Pelikan is one of the rarities of modern fiction: rousing and well written, a book with humor that never insults intelligence even as it outrages propriety. The journey begins when thirty-three-year-old Charlie Curtis travels to New Orleans on a deathbed assignment from his father to find the father's half-brother -- James Joseph Pelikan, who rules the French Quarter from midnight until dawn in places where tourists seldom venture. Charlie is barely off the train when he witnesses the murder of one of Pelikan's cronies by a woman whose only adornment is a fishhook through her lower lip. There ensues a drama, a caper, a quest.
Although unschooled, James Joseph Pelikan delivers outrageous riffs on such topics as the Mississippi River's being America's alimentary canal...and what that makes New Orleans. A pimp who arranges sex parties, he also serves as a paladin for nuns; he hustles and scams but will also bathe and feed the most wretched of the homeless; cruel and manipulative (he manages to break Charlie's heart and his finger), Pelikan is so obsessed by redemption that he'll use a toothbrush to clean sidewalks outside St. Louis Cathedral. That Charlie would eventually join this seducer in a hurricane-whipped burglary has more to do with loyalty than larceny.
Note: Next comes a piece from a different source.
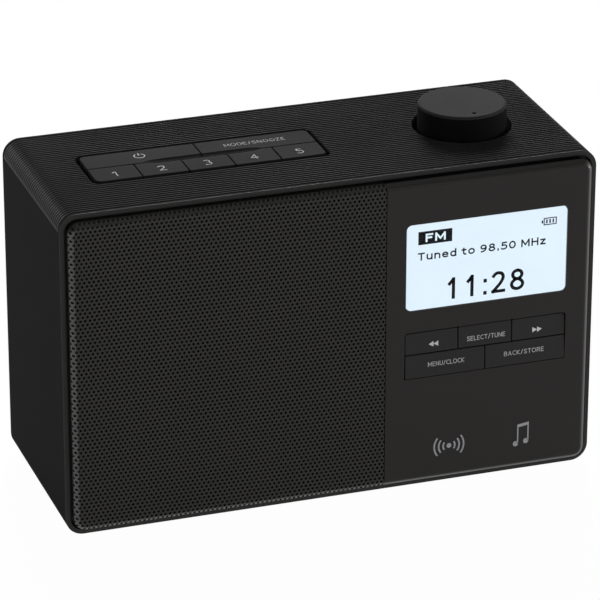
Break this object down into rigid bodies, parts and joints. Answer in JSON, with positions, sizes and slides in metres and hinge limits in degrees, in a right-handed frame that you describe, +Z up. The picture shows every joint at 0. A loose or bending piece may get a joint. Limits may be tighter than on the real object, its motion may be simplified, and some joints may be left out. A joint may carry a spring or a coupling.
{
  "type": "tabletop radio",
  "caption": "Portable tabletop radio with a ribbed casing, perforated speaker grille, lit display, press keys, volume knob and a folding telescopic aerial.",
  "frame": {"origin": "on the table under the middle of the whole object, folded aerial included", "axes": "+X to the right as seen from the front, +Y to the back, +Z up"},
  "size_m": [0.21, 0.0912, 0.1398],
  "materials": {
    "casing_black": "satin moulded plastic, fine grain",
    "panel_black": "satin moulded plastic",
    "panel_key": "satin moulded plastic",
    "top_key": "soft satin plastic",
    "knob_grey": "satin plastic, darker side",
    "frame_black": "matt moulded plastic",
    "inner_plastic": "moulded plastic",
    "grille_metal": "perforated sheet with a satin coat",
    "grille_cloth": "thin acoustic cloth",
    "display_window": "clear window, lit from behind",
    "lcd_frame": "lit display and its white frame",
    "board_green": "circuit board",
    "switch_grey": "tact switches",
    "screw_steel": "plated steel",
    "foot_rubber": "soft rubber",
    "gasket_rubber": "foam and rubber",
    "basket_steel": "pressed steel",
    "cone_paper": "pressed paper",
    "magnet_ferrite": "ferrite between steel plates",
    "encoder_metal": "tinned steel",
    "ribbon_film": "flat flexible ribbon",
    "lead_sleeve": "insulated leads and their plugs",
    "capacitor_blue": "sleeved aluminium can",
    "socket_black": "moulded socket",
    "battery_wrap": "shrink sleeve round two cells",
    "aerial_chrome": "chromed brass tube"
  },
  "bodies": {
    "radio": {"casing_sleeve": "casing_black", "rear_cover": "casing_black", "rear_screws": "screw_steel", "feet": "foot_rubber", "front_baffle": "inner_plastic", "speaker_grille": "grille_metal", "grille_cloth": "grille_cloth", "control_panel": "panel_black", "display_lens": "display_window", "lcd_module": "lcd_frame", "front_board": "board_green", "front_switches": "switch_grey", "key_guide": "inner_plastic", "tab_key_pin": "screw_steel", "speaker_gasket": "gasket_rubber", "speaker_basket": "basket_steel", "speaker_surround": "gasket_rubber", "speaker_cone": "cone_paper", "speaker_dust_cap": "cone_paper", "speaker_magnet": "magnet_ferrite", "control_frame": "frame_black", "top_board": "board_green", "top_switches": "switch_grey", "encoder_body": "encoder_metal", "encoder_nut": "screw_steel", "main_board": "board_green", "tuner_shield": "encoder_metal", "capacitors": "capacitor_blue", "headphone_socket": "socket_black", "dc_socket": "socket_black", "front_ribbon": "ribbon_film", "top_ribbon": "ribbon_film", "speaker_leads": "lead_sleeve", "battery_leads": "lead_sleeve", "battery_pack": "battery_wrap", "battery_door": "casing_black", "inner_screws": "screw_steel"},
    "key_power": {"key_power": "top_key"},
    "key_snooze": {"key_snooze": "top_key"},
    "key_preset_1": {"key_preset_1": "top_key"},
    "key_preset_2": {"key_preset_2": "top_key"},
    "key_preset_3": {"key_preset_3": "top_key"},
    "key_preset_4": {"key_preset_4": "top_key"},
    "key_preset_5": {"key_preset_5": "top_key"},
    "key_previous": {"key_previous": "panel_key"},
    "key_select": {"key_select": "panel_key"},
    "key_next": {"key_next": "panel_key"},
    "key_menu": {"key_menu": "panel_key"},
    "key_back": {"key_back": "panel_key"},
    "volume": {"volume_knob": "knob_grey", "encoder_shaft": "encoder_metal"},
    "aerial_base": {"aerial_turret": "casing_black", "aerial_retainer": "screw_steel", "aerial_pin": "screw_steel"},
    "aerial_arm": {"aerial_knuckle": "aerial_chrome", "aerial_tube_1": "aerial_chrome"},
    "aerial_section_2": {"aerial_tube_2": "aerial_chrome"},
    "aerial_section_3": {"aerial_tube_3": "aerial_chrome"},
    "aerial_section_4": {"aerial_tube_4": "aerial_chrome"},
    "aerial_section_5": {"aerial_tube_5": "aerial_chrome"}
  },
  "joints": [
    {"name": "key_power_press", "type": "slide", "parent": "radio", "child": "key_power", "axis": [0, 0, -1], "range_m": [0, 0.0008], "stiffness_N_per_m": 400, "springref_m": -0.002},
    {"name": "key_snooze_press", "type": "slide", "parent": "radio", "child": "key_snooze", "axis": [0, 0, -1], "range_m": [0, 0.0008], "stiffness_N_per_m": 400, "springref_m": -0.002},
    {"name": "key_preset_1_press", "type": "slide", "parent": "radio", "child": "key_preset_1", "axis": [0, 0, -1], "range_m": [0, 0.0008], "stiffness_N_per_m": 400, "springref_m": -0.002},
    {"name": "key_preset_2_press", "type": "slide", "parent": "radio", "child": "key_preset_2", "axis": [0, 0, -1], "range_m": [0, 0.0008], "stiffness_N_per_m": 400, "springref_m": -0.002},
    {"name": "key_preset_3_press", "type": "slide", "parent": "radio", "child": "key_preset_3", "axis": [0, 0, -1], "range_m": [0, 0.0008], "stiffness_N_per_m": 400, "springref_m": -0.002},
    {"name": "key_preset_4_press", "type": "slide", "parent": "radio", "child": "key_preset_4", "axis": [0, 0, -1], "range_m": [0, 0.0008], "stiffness_N_per_m": 400, "springref_m": -0.002},
    {"name": "key_preset_5_press", "type": "slide", "parent": "radio", "child": "key_preset_5", "axis": [0, 0, -1], "range_m": [0, 0.0008], "stiffness_N_per_m": 400, "springref_m": -0.002},
    {"name": "key_previous_press", "type": "slide", "parent": "radio", "child": "key_previous", "axis": [0, 1, 0], "range_m": [0, 0.0008], "stiffness_N_per_m": 400, "springref_m": -0.002},
    {"name": "key_select_press", "type": "slide", "parent": "radio", "child": "key_select", "axis": [0, 1, 0], "range_m": [0, 0.0008], "stiffness_N_per_m": 400, "springref_m": -0.002},
    {"name": "key_next_press", "type": "slide", "parent": "radio", "child": "key_next", "axis": [0, 1, 0], "range_m": [0, 0.0008], "stiffness_N_per_m": 400, "springref_m": -0.002},
    {"name": "key_menu_tip", "type": "hinge", "parent": "radio", "child": "key_menu", "pos_m": [0.06005, -0.0423, 0.0495], "axis": [-1, 0, 0], "range_deg": [0, 4], "stiffness_Nm_per_rad": 0.04, "springref_deg": -5.73},
    {"name": "key_back_tip", "type": "hinge", "parent": "radio", "child": "key_back", "pos_m": [0.06005, -0.0423, 0.0495], "axis": [-1, 0, 0], "range_deg": [0, 4], "stiffness_Nm_per_rad": 0.04, "springref_deg": -5.73},
    {"name": "volume_turn", "type": "hinge", "parent": "radio", "child": "volume", "pos_m": [0.0657, -0.0018, 0.1307], "axis": [0, 0, 1], "continuous": true},
    {"name": "aerial_swivel", "type": "hinge", "parent": "radio", "child": "aerial_base", "pos_m": [0.082, 0.0416, 0.1167], "axis": [0, 1, 0], "range_deg": [0, 180]},
    {"name": "aerial_tilt", "type": "hinge", "parent": "aerial_base", "child": "aerial_arm", "pos_m": [0.082, 0.0416, 0.1167], "axis": [0, 0, -1], "range_deg": [0, 90]},
    {"name": "aerial_slide_2", "type": "slide", "parent": "aerial_arm", "child": "aerial_section_2", "axis": [-1, 0, 0], "range_m": [0, 0.118]},
    {"name": "aerial_slide_3", "type": "slide", "parent": "aerial_section_2", "child": "aerial_section_3", "axis": [-1, 0, 0], "range_m": [0, 0.118]},
    {"name": "aerial_slide_4", "type": "slide", "parent": "aerial_section_3", "child": "aerial_section_4", "axis": [-1, 0, 0], "range_m": [0, 0.118]},
    {"name": "aerial_slide_5", "type": "slide", "parent": "aerial_section_4", "child": "aerial_section_5", "axis": [-1, 0, 0], "range_m": [0, 0.118]}
  ]
}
In Pelikan, David Lozell Martin, acclaimed thriller writer and author of a literary classic, The Crying Heart Tattoo, has created something reminiscent of A Confederacy of Dunces with the kind of oddball characters and sense of place found in Carl Hiaasen and Elmore Leonard. Martin combines his skills as a writer of dark suspense (Lie to Me; Tap, Tap) and literary novels (The Beginning of Sorrows) to make Pelikan a carnival ride to enlightenment.
A comic romp through the dark underbelly of New Orleans in Martin's latest (after Tap Tap) begins when protagonist Charlie Curtis is instructed by his dying father to check up on the "Pelikan," the French Quarter's notorious criminal kingpin who is also Charlie's uncle. Charlie's journey quickly turns him into a murder suspect when an "associate" of his uncle is murdered by a naked, tattooed young blonde who disappears from the crime scene, leaving Charlie literally holding the smoking gun. Charlie is quickly picked up and worked over by a strange police detective named Mean Gene Renfrone, who is actually working for one of the Pelikan's rivals, Philippe Gallier, a corrupt Creole, in an ongoing local underworld war. When the police put the squeeze on Charlie in the murder investigation, the Pelikan hires an attorney for him who turns out to be Amanda, the old flame Charlie never forgot, who jilted him 12 years ago to become the Pelikan's lover. As Charlie is bounced back and forth between the Pelikan, Gallier and the police, he learns that a pivotal element in the ongoing battle is a massive heist the Pelikan has planned at a New Orleans repository, a robbery that takes place sooner than expected, rescheduled to coincide with the convenient appearance of a hurricane that will keep police occupied elsewhere. The various story lines are mostly a setup for Lozell's humorous take on a bizarre New Orleans, where women wear fishhooks through their lower lips to discourage blow jobs and a rat eats out of a young punk's mouth. Though startling and fresh at first, the shocks dazzle less as the novel progresses and the plot loses steam, fizzling out entirely during an unsatisfying, anticlimactic final robbery scene.